__EXERCISE GOAL__: Copy the listing below line for line, starting at its first line and ending with the line that has "from math import" in it. Add nothing.

-----

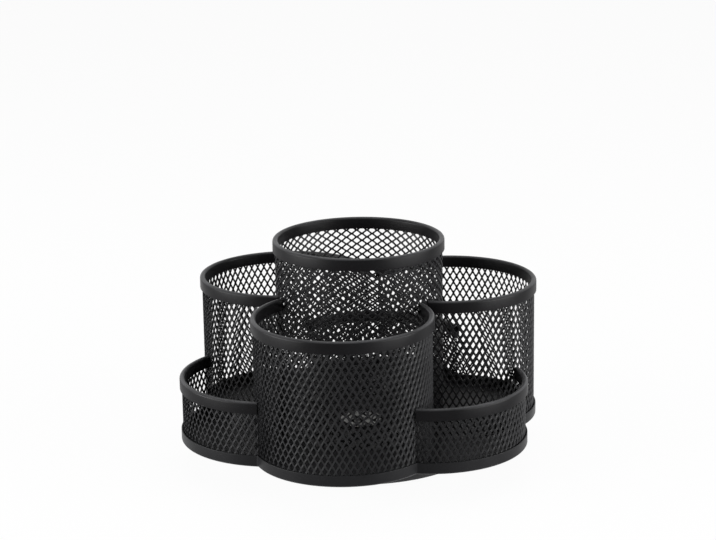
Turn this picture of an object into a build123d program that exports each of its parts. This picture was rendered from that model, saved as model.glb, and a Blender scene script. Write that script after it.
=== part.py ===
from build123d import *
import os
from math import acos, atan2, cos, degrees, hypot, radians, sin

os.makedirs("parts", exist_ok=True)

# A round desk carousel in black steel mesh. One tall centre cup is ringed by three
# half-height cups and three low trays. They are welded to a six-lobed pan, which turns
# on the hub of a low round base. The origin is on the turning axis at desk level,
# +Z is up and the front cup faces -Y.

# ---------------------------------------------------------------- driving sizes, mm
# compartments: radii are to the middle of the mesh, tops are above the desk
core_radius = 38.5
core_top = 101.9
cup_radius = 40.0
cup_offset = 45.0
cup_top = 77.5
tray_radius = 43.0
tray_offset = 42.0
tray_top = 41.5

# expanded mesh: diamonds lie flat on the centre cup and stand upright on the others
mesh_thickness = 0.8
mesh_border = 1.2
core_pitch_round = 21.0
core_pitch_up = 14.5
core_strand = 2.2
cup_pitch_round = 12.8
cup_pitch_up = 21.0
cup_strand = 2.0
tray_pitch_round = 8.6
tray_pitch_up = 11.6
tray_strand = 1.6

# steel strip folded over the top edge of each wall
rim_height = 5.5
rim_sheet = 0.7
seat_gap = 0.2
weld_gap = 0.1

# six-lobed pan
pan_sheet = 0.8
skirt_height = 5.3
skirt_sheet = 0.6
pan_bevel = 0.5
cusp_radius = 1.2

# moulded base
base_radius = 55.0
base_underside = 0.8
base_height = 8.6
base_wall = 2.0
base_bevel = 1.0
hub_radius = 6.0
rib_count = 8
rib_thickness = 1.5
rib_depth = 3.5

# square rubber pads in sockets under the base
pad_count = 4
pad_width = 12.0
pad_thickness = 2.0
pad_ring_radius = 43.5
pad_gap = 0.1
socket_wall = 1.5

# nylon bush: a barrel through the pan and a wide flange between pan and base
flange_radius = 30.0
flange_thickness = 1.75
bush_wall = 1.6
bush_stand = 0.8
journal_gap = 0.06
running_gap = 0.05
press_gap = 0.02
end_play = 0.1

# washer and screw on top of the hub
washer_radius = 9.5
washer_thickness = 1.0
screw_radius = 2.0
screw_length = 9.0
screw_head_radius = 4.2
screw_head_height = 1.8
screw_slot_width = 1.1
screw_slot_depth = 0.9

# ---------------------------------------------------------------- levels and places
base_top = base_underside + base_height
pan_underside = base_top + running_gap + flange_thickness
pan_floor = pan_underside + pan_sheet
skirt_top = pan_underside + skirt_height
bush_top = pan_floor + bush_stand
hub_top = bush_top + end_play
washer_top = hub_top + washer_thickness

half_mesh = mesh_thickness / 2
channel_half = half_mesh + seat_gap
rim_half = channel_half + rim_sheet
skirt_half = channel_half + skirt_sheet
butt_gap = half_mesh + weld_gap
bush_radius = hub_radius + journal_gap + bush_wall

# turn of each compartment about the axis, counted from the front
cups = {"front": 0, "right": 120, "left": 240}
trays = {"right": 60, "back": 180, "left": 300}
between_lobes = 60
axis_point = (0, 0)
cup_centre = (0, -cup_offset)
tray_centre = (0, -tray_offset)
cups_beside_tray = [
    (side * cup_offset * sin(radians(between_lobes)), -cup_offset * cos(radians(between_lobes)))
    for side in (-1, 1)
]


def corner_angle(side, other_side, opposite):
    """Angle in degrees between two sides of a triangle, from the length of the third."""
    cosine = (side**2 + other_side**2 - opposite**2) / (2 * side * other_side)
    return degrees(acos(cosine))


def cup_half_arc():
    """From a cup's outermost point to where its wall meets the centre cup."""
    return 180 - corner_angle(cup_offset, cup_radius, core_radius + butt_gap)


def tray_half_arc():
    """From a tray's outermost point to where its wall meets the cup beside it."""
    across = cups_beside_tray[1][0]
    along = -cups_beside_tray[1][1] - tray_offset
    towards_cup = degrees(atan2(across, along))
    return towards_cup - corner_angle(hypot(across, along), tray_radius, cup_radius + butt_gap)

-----

__EXPECTED ANSWER__:
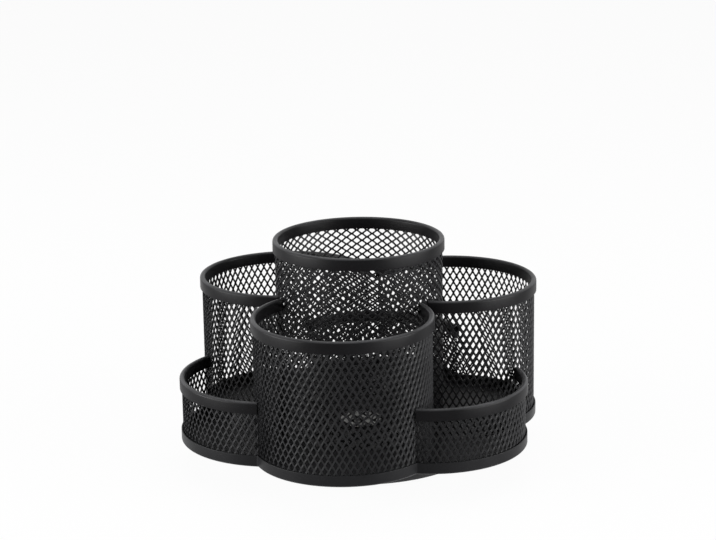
Turn this picture of an object into a build123d program that exports each of its parts. This picture was rendered from that model, saved as model.glb, and a Blender scene script. Write that script after it.
=== part.py ===
from build123d import *
import os
from math import acos, atan2, cos, degrees, hypot, radians, sin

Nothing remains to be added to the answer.